## Begin
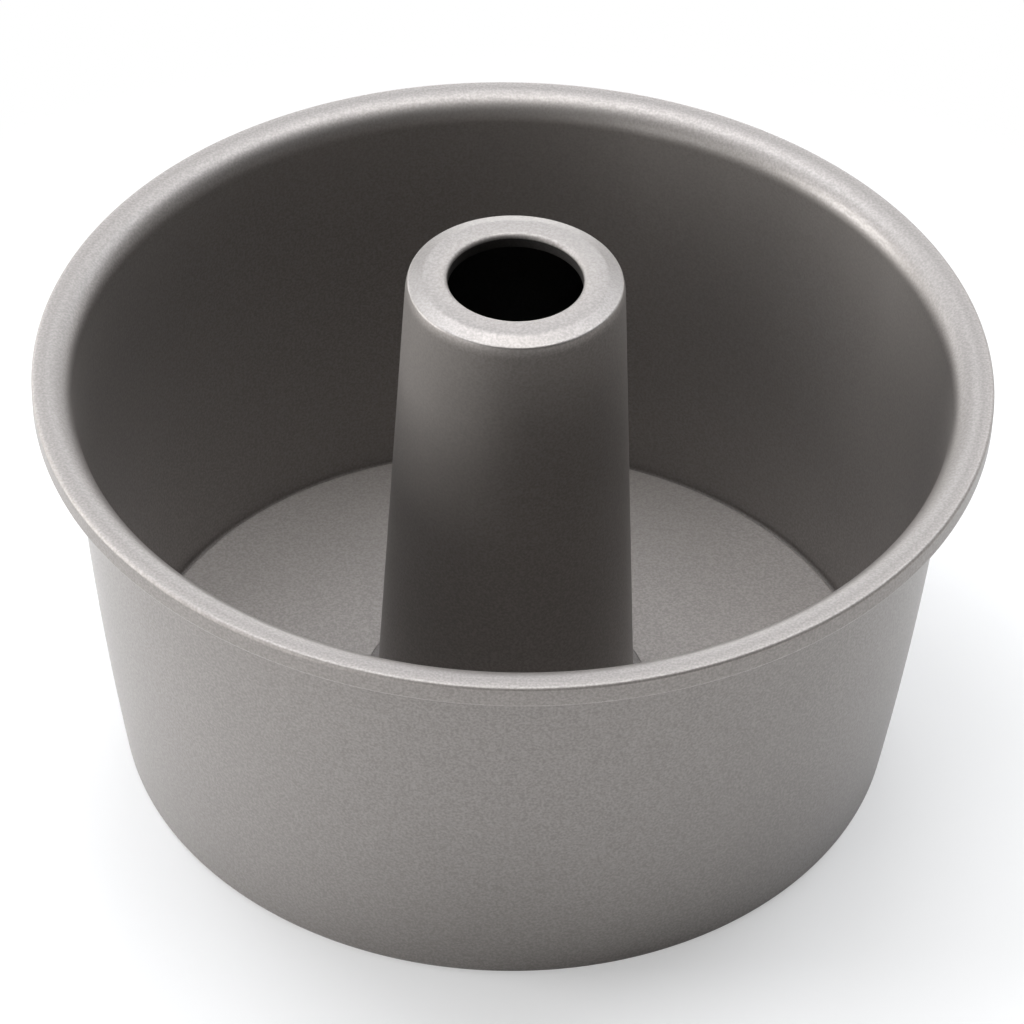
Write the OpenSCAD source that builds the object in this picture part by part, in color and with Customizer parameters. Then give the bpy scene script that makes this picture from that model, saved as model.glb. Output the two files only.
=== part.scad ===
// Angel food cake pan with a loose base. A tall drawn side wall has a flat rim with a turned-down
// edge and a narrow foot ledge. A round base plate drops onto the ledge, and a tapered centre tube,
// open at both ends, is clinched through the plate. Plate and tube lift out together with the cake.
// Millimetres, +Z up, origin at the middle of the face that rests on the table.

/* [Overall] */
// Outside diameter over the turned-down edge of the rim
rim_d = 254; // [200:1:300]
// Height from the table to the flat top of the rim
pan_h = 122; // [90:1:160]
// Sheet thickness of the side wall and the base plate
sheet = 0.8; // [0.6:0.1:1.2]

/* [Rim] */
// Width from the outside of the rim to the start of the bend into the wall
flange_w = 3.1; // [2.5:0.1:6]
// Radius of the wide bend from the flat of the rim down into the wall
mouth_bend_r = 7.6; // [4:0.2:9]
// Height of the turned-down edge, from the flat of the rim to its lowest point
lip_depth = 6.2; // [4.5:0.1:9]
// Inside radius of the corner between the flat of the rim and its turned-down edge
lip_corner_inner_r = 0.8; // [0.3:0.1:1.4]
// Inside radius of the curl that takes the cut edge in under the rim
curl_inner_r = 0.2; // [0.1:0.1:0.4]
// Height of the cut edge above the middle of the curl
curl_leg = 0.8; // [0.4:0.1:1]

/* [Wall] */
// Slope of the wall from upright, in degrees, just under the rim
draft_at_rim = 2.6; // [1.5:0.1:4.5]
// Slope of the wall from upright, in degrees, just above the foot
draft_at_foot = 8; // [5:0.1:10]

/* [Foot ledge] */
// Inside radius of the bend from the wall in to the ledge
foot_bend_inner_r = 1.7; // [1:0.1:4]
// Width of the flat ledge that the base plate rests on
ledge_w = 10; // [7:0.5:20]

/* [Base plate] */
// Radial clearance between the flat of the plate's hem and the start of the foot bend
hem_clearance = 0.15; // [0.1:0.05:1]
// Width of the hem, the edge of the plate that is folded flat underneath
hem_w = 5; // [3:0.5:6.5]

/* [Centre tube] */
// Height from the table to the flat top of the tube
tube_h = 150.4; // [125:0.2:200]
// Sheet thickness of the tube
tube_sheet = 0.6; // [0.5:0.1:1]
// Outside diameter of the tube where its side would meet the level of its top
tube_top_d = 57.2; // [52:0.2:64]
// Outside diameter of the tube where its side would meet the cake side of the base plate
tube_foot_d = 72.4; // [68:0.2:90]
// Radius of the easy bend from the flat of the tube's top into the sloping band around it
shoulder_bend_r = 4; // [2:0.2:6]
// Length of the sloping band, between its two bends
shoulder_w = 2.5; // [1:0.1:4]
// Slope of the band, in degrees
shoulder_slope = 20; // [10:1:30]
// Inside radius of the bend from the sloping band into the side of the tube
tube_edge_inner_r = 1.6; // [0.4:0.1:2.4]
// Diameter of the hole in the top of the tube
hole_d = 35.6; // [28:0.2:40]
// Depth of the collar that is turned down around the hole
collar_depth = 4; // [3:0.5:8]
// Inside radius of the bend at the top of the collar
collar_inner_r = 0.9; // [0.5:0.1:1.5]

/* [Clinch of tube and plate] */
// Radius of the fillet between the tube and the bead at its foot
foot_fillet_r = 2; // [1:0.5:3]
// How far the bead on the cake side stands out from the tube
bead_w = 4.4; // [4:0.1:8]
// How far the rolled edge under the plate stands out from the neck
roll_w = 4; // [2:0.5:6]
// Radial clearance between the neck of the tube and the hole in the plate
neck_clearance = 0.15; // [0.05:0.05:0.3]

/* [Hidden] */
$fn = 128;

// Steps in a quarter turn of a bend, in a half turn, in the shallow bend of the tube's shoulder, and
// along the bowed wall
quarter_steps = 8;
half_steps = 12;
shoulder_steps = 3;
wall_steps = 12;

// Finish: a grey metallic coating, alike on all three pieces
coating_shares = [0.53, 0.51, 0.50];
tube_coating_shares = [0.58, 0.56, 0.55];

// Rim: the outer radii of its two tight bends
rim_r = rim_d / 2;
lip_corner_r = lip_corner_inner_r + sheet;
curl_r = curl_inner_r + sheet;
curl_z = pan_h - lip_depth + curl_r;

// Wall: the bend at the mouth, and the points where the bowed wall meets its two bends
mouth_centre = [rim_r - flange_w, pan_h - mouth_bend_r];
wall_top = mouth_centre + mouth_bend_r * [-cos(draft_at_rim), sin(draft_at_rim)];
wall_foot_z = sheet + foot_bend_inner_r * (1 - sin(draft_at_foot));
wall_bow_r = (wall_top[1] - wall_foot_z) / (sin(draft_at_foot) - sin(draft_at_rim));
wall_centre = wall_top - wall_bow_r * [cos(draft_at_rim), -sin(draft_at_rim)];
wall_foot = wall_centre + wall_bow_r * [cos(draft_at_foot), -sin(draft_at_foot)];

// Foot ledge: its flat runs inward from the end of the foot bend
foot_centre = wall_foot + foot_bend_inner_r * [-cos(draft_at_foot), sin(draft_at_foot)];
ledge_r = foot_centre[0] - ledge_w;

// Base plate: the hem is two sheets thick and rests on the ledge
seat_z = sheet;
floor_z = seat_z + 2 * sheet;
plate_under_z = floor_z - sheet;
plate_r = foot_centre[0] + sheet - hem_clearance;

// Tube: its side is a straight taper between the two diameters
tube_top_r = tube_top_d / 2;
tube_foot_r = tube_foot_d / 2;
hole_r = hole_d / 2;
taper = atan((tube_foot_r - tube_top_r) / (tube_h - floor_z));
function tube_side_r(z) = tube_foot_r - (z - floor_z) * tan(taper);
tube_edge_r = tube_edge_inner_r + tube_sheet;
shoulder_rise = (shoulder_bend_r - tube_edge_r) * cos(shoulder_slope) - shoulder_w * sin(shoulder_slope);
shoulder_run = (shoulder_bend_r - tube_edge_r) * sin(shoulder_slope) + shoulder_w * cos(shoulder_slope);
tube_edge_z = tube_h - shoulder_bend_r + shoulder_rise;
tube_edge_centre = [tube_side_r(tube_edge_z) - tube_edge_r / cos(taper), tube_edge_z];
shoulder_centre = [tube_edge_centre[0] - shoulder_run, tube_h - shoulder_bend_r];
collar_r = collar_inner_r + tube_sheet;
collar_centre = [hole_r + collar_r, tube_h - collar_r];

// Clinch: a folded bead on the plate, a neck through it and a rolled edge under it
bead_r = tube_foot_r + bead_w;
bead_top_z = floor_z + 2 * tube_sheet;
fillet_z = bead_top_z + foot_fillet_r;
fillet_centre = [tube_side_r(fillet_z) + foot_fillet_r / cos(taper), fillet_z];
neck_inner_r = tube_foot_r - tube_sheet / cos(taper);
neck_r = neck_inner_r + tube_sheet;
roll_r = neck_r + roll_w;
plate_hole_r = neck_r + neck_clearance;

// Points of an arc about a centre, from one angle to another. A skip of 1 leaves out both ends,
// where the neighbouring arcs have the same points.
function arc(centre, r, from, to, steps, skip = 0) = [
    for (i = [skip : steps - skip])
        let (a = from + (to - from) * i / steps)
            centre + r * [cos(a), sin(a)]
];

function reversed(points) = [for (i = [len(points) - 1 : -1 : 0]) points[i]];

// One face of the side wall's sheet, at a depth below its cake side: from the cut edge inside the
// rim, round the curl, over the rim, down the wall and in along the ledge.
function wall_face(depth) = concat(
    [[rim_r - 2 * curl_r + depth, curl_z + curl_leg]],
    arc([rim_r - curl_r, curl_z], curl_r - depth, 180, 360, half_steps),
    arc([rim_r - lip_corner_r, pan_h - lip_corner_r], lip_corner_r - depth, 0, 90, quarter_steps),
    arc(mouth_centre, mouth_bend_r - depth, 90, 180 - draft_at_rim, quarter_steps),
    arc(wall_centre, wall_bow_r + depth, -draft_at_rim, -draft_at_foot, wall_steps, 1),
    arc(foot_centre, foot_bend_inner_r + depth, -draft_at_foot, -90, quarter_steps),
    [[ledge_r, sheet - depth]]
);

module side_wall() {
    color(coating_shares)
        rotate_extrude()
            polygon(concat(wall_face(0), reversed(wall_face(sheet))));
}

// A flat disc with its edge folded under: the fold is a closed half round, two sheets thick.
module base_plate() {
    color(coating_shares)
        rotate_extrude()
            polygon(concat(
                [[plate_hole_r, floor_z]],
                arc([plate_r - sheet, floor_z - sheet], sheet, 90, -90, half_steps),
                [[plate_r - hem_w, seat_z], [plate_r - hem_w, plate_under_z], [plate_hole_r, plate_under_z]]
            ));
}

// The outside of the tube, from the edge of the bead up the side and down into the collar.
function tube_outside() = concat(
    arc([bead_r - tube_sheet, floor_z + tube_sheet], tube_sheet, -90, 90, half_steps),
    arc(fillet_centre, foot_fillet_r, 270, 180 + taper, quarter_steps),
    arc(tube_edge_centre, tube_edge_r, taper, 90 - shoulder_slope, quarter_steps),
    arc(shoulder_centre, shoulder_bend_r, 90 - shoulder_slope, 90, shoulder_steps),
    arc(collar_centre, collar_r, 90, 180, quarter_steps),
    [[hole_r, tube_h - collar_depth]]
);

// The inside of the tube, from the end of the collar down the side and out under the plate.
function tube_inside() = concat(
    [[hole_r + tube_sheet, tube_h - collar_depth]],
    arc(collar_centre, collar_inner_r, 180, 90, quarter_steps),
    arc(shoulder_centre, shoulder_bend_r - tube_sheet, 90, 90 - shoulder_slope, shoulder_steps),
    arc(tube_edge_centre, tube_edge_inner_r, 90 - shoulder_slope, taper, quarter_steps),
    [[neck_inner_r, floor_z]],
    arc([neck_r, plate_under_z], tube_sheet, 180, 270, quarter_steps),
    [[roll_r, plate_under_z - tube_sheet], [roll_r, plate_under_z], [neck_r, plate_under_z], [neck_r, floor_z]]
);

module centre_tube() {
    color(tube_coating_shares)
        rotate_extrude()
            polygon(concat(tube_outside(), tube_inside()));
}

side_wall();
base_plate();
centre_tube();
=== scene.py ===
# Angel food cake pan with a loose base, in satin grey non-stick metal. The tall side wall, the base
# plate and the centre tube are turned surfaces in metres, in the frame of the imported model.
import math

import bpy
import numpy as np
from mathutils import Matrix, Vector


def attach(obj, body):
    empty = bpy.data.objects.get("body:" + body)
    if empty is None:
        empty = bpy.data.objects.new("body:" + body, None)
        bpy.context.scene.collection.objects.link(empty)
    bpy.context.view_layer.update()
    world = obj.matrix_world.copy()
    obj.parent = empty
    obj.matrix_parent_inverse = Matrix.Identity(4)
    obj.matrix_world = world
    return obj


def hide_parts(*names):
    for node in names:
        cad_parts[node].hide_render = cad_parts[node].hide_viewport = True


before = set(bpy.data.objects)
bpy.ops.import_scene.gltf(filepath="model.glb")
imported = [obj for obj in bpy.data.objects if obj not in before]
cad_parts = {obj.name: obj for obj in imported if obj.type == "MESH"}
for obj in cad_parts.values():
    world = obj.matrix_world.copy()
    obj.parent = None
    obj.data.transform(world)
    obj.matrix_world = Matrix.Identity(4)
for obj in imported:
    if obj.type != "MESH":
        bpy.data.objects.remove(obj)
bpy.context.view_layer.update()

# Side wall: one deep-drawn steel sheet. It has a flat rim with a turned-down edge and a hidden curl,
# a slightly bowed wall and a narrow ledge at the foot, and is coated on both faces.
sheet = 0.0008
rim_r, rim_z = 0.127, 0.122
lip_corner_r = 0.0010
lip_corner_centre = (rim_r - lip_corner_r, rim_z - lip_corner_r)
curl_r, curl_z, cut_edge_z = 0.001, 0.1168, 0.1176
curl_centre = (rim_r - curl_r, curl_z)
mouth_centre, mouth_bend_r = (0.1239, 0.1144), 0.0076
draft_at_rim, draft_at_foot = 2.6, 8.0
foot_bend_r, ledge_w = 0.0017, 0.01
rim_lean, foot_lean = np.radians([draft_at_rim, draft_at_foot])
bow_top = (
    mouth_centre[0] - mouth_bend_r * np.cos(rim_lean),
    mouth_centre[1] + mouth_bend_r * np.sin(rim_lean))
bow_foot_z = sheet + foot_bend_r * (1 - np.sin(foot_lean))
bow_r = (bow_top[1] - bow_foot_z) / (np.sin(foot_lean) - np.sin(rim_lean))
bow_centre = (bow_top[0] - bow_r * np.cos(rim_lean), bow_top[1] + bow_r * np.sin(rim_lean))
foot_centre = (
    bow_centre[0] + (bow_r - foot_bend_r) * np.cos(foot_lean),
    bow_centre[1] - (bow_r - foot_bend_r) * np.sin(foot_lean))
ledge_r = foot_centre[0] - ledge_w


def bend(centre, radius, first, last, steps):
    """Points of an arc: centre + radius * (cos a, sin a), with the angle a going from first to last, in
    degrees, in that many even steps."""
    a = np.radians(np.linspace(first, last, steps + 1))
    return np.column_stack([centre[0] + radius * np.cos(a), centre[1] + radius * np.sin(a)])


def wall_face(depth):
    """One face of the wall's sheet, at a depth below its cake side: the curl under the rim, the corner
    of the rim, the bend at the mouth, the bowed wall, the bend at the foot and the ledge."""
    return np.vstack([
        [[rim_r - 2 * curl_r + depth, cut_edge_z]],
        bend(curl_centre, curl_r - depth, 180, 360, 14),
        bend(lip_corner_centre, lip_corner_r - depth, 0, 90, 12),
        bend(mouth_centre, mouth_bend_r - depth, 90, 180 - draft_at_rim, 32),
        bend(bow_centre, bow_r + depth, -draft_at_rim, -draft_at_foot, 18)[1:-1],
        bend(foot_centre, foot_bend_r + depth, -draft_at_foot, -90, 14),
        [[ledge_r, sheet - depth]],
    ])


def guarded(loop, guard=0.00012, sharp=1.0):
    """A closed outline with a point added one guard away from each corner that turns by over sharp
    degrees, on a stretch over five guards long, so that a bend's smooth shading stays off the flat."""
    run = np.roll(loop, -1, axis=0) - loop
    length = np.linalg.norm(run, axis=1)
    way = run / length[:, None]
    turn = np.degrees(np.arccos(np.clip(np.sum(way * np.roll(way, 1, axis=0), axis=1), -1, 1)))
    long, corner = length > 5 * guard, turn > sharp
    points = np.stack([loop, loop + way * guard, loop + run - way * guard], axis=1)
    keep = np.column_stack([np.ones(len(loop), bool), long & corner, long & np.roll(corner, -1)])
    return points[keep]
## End
● **GOAL**
Within the listing above, locate the line containing "under the plate." and the line containing "cad_parts[node].hide_render = cad_parts[node].hide_viewport". Reproduce those two lines and all lines between them exactly, with nothing added.

● **FULL RESPONSE**
// The inside of the tube, from the end of the collar down the side and out under the plate.
function tube_inside() = concat(
    [[hole_r + tube_sheet, tube_h - collar_depth]],
    arc(collar_centre, collar_inner_r, 180, 90, quarter_steps),
    arc(shoulder_centre, shoulder_bend_r - tube_sheet, 90, 90 - shoulder_slope, shoulder_steps),
    arc(tube_edge_centre, tube_edge_inner_r, 90 - shoulder_slope, taper, quarter_steps),
    [[neck_inner_r, floor_z]],
    arc([neck_r, plate_under_z], tube_sheet, 180, 270, quarter_steps),
    [[roll_r, plate_under_z - tube_sheet], [roll_r, plate_under_z], [neck_r, plate_under_z], [neck_r, floor_z]]
);

module centre_tube() {
    color(tube_coating_shares)
        rotate_extrude()
            polygon(concat(tube_outside(), tube_inside()));
}

side_wall();
base_plate();
centre_tube();
=== scene.py ===
# Angel food cake pan with a loose base, in satin grey non-stick metal. The tall side wall, the base
# plate and the centre tube are turned surfaces in metres, in the frame of the imported model.
import math

import bpy
import numpy as np
from mathutils import Matrix, Vector


def attach(obj, body):
    empty = bpy.data.objects.get("body:" + body)
    if empty is None:
        empty = bpy.data.objects.new("body:" + body, None)
        bpy.context.scene.collection.objects.link(empty)
    bpy.context.view_layer.update()
    world = obj.matrix_world.copy()
    obj.parent = empty
    obj.matrix_parent_inverse = Matrix.Identity(4)
    obj.matrix_world = world
    return obj


def hide_parts(*names):
    for node in names:
        cad_parts[node].hide_render = cad_parts[node].hide_viewport = True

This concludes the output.